The reality of social media as a search engine ranking factor has not met the hype created by the search engines and optimisation professionals. To be sure, social media is a ranking factor and one that will continue to become more important. That said, social will not replace link authority any time soon, and it appears to be progressing slower than anticipated.


Social media metrics such as Facebook likes and shares or Twitter mentions and retweets have a high correlation with high rankings. However as the search engine representatives like to remind us, correlation does not equal causation. Right now, this really is a case where popular websites and influencers are as likely to get links as they are social votes.



There are plenty of things to optimise for international results, such as proper use of subdomains or country code top-level domains, tagging pages with language codes and registering geographic targets in Google Webmaster Tools. Do not ignore these. Factors like IP address and server location will continue to become less influential as search engines get better at measuring user centric signals. This is one area in which social media will eventually play a major role. For example, if many people in Portugal have a company in their Google+ circles, that company maybe more likely to appear in the search engine result placements inside Portugal. That type of signal is a lot more meaningful than whether the server resides within Portugal or the website is written in the Portuguese language (something multiple countries use).


Start with registering your business in Google+ and Bing Places for Businesses. Then seek reputable directories and local websites in the immediate community to add your citation. Once again it comes back to links. If you are getting links from sites related to the geographic locations you’re targeting, your website is more likely to break into local rankings for those places.

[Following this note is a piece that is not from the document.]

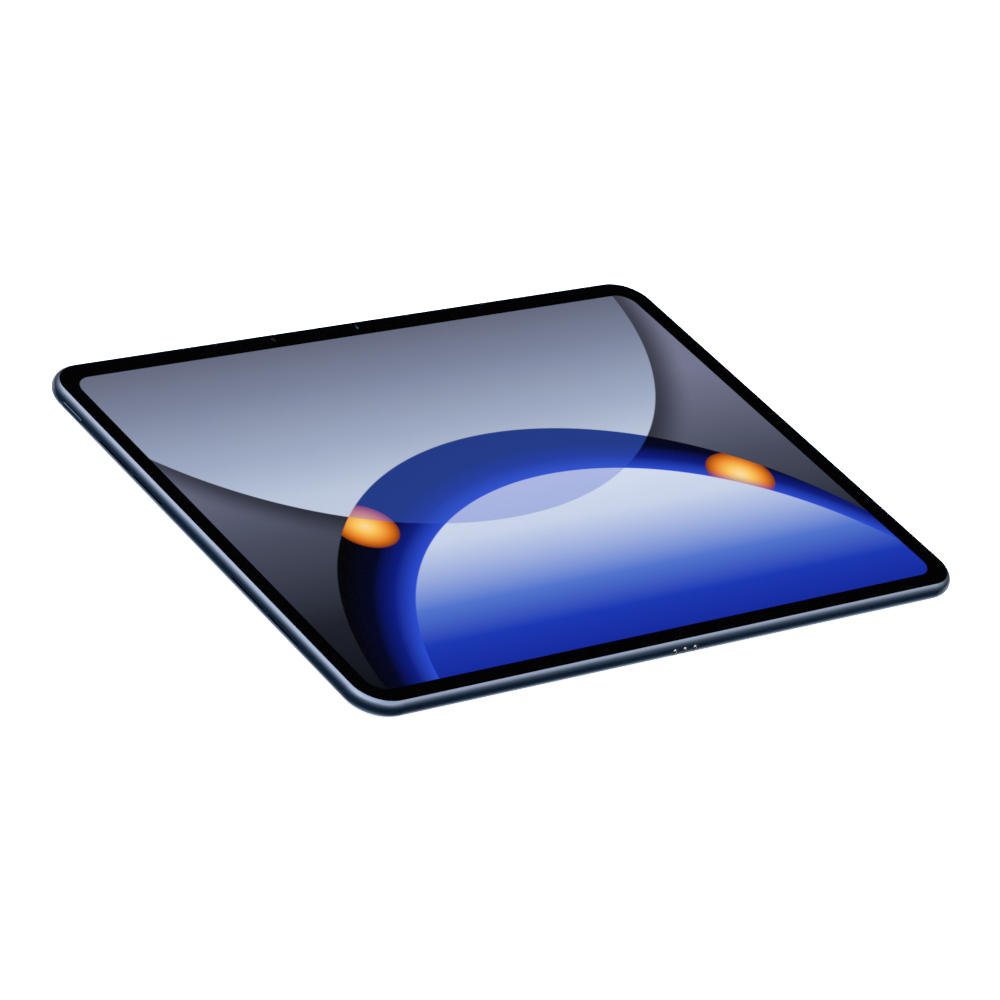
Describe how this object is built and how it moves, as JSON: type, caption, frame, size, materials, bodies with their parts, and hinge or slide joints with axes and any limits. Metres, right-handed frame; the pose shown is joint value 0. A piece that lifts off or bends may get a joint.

Like social media, personal history is a ranking factor that is slowly coming into its own. Right now, if you are logged into Google or use Chrome and visit a web document, that page or site is more likely to show up in future search results. If social media friends visit a page, that document or site is more likely to show up in your future results. Based on personal experience, this is pretty fluid and seems to be one of those things the search engines keep evolving. Going forward, it makes a lot of sense for search engines to give trust to webpages that lots of people visit, something they can evaluate by using the collected search history data stored in their databases.


It is important to understand the relationships that search engines have with social media sites and be active on those sites. For example Google owns Google+ while Bing has relationships with Twitter and Facebook. And of course, personalised results will continue to be influenced by social media connection. If a user has a connection to a person or brand, search engines will use social media connections to display relevant content.